As Zichun Huang of Capital Economics noted, “Modest rate cuts alone are unlikely to meaningfully boost loan demand or wider economic activity.” Still, the symbolic importance of this move, particularly amid trade tensions with Washington, should not be underestimated.
A Boost to Market Sentiment Across Asia
Asian equity markets responded with cautious optimism:
- Hong Kong’s Hang Seng Index rose 1.4% to 23,659.70.
- Shanghai Composite gained 0.4%, and Australia’s ASX 200 increased 0.6%.
- Japan’s Nikkei 225 edged up 0.1%, while South Korea’s Kospi dipped 0.1%.
CATL’s debut gave further momentum to investor enthusiasm for Chinese companies seeking capital outside mainland exchanges, especially as Hong Kong experiences a resurgence in IPO activity. As of March, 120 IPO applications were active, up from 84 at the end of December, underscoring a shift in capital strategy for Chinese corporates navigating both regulatory and trade headwinds.

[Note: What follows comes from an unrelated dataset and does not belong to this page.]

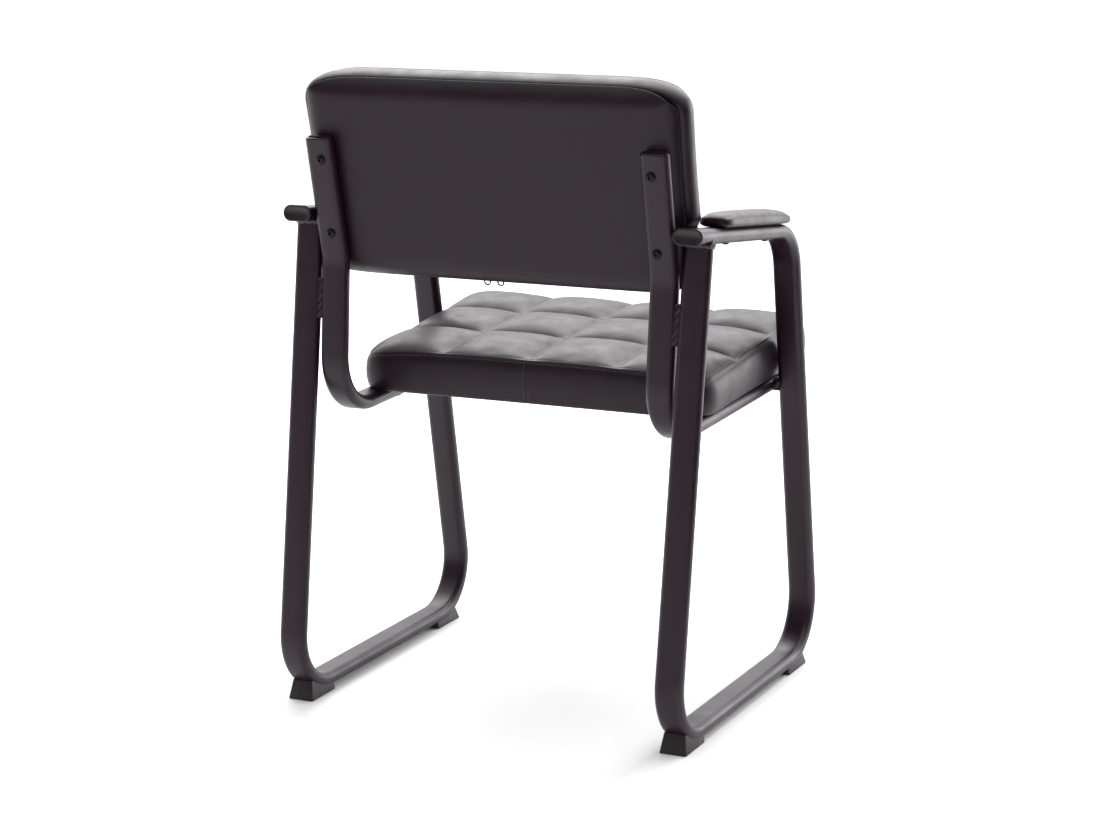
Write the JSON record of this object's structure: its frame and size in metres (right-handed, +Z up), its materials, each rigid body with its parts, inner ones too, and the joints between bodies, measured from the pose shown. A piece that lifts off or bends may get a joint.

Global Undercurrents: Downgrades and Oil Watch
While optimism grows in Asia, concerns linger elsewhere. In the U.S., markets remain shaky following a sovereign credit downgrade by a major ratings agency, bringing the U.S. federal credit rating below top-tier across all three primary agencies.
This coincides with:
- Ongoing political debate in Washington over tax policy and fiscal spending could pressure long-term borrowing costs.
- Broader anxiety about whether U.S. bonds and the dollar still merit their historical reputation as “safe havens” during times of crisis.
Even large retailers, feeling the pinch of tariffs, have warned of price increases, suggesting the tariff burden is filtering down to consumer levels.
Meanwhile, U.S. crude prices hovered around $62.20 per barrel, while Brent crude traded at $65.57, showing little volatility as traders weigh demand uncertainties against constrained supply dynamics.
Conclusion: A Charged Moment in Asia’s Financial Story
This week’s developments—a historic listing by CATL and China’s first rate cut in months—paint a complex picture of resilience, recalibration, and cautious momentum. They reflect a China that’s both expanding globally through innovation and turning inward with stimulus tools to stabilize its domestic market.
While questions remain about long-term growth trajectories and the durability of trade truces, what’s clear is that Asia isn’t waiting on the sidelines. Instead, it’s moving—sometimes subtly, sometimes dramatically—to reshape its financial and industrial identity on its own terms.
In a world still contending with inflation fears, rating downgrades, and geopolitical fractures, the East is asserting its relevance not just as a manufacturing center but as a focal point for capital, innovation, and policy evolution.